Da ist zunächst Pauline, die Chefin des Hauses, die ständig mit der Organisation gesellschaftlicher Ereignisse beschäftigt ist, jedem neuen Guru und Heilsbringer hinterherläuft und sich ansonsten in jeder freien Minute um ihr Äußeres kümmert. Ihr Mann Dexter ist ein beschäftigter Rechtsanwalt, der – offensichtlich in der Midlife-Crisis - vom einfachen Landleben träumt und von diversen anderen Damen durcheinander gebracht wird. Dann sind da noch Paulines erster Mann, der irgendwie auch noch zur Familie gehört und der Sohn aus dieser Ehe, der in eine Banktätigkeit gepresst wurde und mit einer oberflächlichen Frau verheiratet ist, die sich hauptsächlich für die eigenen Vergnügungen interessiert und sich schnell langweilt. Was alle verbindet, ist der Versuch, diese Ehe zu retten. Die einzig normale in dem ganzen Reigen scheint die jüngste Tochter zu sein, die jedoch ihre eigenen Probleme hat.

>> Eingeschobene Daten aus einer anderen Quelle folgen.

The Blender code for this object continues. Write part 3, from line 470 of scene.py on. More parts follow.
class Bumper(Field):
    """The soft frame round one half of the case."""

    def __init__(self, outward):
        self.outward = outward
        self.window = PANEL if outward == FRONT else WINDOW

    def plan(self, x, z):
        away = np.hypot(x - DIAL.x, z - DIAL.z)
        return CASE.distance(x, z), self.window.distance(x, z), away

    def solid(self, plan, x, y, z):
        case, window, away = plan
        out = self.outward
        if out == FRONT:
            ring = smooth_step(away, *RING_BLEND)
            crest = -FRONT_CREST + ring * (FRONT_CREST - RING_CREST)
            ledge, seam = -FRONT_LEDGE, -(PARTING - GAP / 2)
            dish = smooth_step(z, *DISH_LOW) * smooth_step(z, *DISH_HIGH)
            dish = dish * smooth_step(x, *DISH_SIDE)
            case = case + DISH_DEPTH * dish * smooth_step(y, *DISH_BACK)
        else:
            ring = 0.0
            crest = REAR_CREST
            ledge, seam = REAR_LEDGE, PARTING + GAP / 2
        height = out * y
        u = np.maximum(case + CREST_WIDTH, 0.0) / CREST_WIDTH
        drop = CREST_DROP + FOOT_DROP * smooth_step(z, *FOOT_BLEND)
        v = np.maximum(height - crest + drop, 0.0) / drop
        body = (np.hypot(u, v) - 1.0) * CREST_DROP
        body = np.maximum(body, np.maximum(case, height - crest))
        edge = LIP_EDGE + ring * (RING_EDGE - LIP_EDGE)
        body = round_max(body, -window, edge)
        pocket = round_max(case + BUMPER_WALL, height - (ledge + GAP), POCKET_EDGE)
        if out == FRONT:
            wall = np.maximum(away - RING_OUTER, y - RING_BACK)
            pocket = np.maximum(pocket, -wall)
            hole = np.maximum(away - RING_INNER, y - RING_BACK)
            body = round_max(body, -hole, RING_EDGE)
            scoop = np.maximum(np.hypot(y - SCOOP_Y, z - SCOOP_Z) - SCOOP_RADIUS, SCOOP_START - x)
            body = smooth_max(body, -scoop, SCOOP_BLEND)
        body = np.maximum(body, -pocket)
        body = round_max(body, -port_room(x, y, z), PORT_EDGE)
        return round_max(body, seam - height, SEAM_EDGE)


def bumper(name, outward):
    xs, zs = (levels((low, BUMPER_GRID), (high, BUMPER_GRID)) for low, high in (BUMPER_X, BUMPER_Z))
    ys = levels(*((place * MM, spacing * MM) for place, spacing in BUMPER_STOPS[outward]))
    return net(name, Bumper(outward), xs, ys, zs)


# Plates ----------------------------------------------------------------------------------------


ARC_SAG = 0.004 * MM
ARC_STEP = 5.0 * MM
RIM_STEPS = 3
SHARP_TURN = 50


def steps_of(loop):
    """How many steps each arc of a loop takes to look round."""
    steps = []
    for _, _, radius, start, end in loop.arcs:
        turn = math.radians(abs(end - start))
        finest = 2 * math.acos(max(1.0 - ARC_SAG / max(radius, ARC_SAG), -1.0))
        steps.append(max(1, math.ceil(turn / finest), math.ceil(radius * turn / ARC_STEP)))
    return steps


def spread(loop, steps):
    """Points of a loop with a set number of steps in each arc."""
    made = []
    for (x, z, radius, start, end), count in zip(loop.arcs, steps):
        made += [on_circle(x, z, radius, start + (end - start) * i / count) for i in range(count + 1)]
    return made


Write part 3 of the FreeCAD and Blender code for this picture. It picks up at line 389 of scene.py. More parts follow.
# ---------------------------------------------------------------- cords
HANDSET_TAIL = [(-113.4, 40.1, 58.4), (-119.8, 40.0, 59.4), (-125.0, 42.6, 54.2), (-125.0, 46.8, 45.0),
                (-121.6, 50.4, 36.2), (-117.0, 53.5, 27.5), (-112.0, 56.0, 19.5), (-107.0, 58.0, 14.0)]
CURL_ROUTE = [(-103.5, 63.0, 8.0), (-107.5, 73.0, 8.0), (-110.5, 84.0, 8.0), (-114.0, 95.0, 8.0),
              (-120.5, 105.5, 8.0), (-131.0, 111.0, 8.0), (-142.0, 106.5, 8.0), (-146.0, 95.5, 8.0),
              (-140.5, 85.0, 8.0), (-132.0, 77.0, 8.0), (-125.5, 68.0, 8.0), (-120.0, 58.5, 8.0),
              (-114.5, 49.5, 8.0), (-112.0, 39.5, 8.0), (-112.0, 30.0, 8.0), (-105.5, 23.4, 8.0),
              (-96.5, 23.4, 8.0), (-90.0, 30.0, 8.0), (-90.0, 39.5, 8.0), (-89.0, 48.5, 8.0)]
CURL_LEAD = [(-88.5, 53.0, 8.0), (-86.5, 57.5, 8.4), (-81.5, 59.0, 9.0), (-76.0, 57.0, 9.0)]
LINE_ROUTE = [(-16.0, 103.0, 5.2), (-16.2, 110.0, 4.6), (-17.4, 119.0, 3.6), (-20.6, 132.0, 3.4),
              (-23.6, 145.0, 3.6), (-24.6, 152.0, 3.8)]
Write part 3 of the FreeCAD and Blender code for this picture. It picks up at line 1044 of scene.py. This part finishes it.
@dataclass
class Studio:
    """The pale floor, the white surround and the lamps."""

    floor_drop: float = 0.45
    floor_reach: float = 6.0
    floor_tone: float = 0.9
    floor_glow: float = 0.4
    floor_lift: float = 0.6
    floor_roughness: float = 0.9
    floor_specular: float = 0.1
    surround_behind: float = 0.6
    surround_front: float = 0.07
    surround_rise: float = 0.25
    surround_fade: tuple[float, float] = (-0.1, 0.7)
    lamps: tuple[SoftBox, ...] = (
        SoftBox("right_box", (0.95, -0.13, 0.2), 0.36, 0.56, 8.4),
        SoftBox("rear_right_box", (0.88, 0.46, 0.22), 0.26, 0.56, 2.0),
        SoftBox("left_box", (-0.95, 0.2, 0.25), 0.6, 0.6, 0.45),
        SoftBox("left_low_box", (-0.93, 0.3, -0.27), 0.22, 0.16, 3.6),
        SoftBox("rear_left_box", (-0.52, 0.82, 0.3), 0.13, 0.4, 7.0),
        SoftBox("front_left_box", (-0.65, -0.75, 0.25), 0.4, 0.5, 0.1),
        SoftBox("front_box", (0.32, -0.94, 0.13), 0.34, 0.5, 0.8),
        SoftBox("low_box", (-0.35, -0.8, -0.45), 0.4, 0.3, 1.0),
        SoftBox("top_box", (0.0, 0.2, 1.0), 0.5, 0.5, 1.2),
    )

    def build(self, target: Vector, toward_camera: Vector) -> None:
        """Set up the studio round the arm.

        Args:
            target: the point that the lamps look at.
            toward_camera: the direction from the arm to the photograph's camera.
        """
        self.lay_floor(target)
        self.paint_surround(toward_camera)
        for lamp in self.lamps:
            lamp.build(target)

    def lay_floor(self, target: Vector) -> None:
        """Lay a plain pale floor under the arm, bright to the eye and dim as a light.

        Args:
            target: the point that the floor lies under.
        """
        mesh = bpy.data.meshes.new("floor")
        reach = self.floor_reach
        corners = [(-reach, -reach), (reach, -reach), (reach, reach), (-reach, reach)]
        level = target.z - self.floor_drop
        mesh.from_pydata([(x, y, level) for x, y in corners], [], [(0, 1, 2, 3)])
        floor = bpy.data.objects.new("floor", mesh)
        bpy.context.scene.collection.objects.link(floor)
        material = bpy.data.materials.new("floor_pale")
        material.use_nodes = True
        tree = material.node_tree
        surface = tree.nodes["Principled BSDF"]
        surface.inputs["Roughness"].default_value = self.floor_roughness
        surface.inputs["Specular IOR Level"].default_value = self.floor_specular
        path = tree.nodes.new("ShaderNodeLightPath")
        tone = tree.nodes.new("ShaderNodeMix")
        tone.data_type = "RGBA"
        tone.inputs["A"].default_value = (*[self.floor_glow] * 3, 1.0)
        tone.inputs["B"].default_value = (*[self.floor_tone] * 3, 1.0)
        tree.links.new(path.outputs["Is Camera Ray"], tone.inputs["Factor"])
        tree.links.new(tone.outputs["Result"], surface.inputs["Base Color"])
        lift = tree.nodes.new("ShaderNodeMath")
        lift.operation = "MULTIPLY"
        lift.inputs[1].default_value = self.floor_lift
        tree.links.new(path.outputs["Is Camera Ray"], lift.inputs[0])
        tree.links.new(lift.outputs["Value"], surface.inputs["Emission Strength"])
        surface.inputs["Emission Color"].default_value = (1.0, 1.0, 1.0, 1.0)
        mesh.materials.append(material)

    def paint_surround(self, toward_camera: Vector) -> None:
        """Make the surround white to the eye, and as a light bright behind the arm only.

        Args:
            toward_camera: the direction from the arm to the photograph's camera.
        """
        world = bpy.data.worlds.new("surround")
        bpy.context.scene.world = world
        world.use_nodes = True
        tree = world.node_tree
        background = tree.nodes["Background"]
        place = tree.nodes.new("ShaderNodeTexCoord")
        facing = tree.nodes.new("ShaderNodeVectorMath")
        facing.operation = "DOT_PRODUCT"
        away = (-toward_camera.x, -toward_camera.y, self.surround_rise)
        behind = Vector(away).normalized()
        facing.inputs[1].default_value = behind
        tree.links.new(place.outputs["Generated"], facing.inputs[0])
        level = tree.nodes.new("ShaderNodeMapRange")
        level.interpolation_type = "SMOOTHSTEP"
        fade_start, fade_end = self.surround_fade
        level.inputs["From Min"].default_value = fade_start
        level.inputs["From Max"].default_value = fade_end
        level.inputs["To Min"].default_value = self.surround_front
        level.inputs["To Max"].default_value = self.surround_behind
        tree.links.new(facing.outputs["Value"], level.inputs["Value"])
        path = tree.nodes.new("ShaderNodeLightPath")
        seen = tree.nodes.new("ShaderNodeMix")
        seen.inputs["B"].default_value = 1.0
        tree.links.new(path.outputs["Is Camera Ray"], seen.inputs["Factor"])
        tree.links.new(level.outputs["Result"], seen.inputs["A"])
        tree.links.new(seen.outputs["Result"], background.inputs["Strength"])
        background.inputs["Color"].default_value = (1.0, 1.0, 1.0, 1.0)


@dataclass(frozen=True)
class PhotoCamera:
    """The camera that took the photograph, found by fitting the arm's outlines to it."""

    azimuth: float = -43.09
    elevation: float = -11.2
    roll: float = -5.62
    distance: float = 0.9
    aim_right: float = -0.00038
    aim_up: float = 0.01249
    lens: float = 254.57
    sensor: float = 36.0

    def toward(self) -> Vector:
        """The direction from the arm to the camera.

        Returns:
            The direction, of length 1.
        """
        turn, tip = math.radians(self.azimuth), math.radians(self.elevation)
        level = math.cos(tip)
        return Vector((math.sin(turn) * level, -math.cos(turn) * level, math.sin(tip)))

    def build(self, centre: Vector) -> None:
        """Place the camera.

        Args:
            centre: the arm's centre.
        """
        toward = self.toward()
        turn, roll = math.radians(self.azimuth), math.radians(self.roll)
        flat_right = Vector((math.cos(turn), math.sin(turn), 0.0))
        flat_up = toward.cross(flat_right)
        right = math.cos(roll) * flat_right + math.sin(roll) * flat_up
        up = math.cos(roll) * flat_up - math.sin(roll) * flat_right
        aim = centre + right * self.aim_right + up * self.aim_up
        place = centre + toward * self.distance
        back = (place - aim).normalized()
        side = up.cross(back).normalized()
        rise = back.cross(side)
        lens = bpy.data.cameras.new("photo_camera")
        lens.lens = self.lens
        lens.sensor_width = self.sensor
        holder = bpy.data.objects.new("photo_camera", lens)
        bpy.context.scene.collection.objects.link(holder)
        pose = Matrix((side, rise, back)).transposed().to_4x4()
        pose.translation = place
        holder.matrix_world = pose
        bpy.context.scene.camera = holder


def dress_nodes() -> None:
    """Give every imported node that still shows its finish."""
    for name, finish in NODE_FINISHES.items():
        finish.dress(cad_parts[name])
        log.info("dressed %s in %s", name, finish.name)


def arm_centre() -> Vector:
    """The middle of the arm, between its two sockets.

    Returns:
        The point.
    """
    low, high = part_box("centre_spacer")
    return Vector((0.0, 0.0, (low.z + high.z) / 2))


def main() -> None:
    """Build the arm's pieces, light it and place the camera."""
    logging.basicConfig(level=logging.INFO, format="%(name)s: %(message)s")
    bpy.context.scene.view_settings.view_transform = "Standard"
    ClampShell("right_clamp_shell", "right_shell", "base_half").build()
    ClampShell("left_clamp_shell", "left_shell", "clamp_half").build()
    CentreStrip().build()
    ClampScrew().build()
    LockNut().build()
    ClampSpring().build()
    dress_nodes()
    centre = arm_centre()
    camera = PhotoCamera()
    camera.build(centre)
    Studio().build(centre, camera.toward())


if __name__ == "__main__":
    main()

Die ganze Geschichte ist geschickt gewoben, die Figuren sind plastisch beschrieben. Ihre Naivität, in der keiner die Beweggründe des anderen versteht und Situationen sowie Personen völlig falsch einschätzt, lässt den Leser des Öfteren verzweifelt den Kopf schütteln.

Das Buch, das man sich durchaus auch in einer Umsetzung als Theaterstück vorstellen könnte, liest sich flüssig und kann die Leser durchaus fesseln, wenn auch letzteren in der Regel der Bezug zu dieser Zeit und dieser Gesellschaft mit ihren Luxusproblemen fehlen dürfte. Teilweise schluckt man in Anbetracht des offensichtlichen Antisemitismus und des politisch nicht ganz korrekten Vokabulars, aber beides war wohl zu dieser Zeit nicht unüblich.

Was ein bisschen nervt sind die vielen Fußnoten, von denen ein Großteil absolut überflüssig ist. So blöd sind die Leser nicht! Aber davon sollte man sich den Spaß an diesem Buch nicht verderben lassen.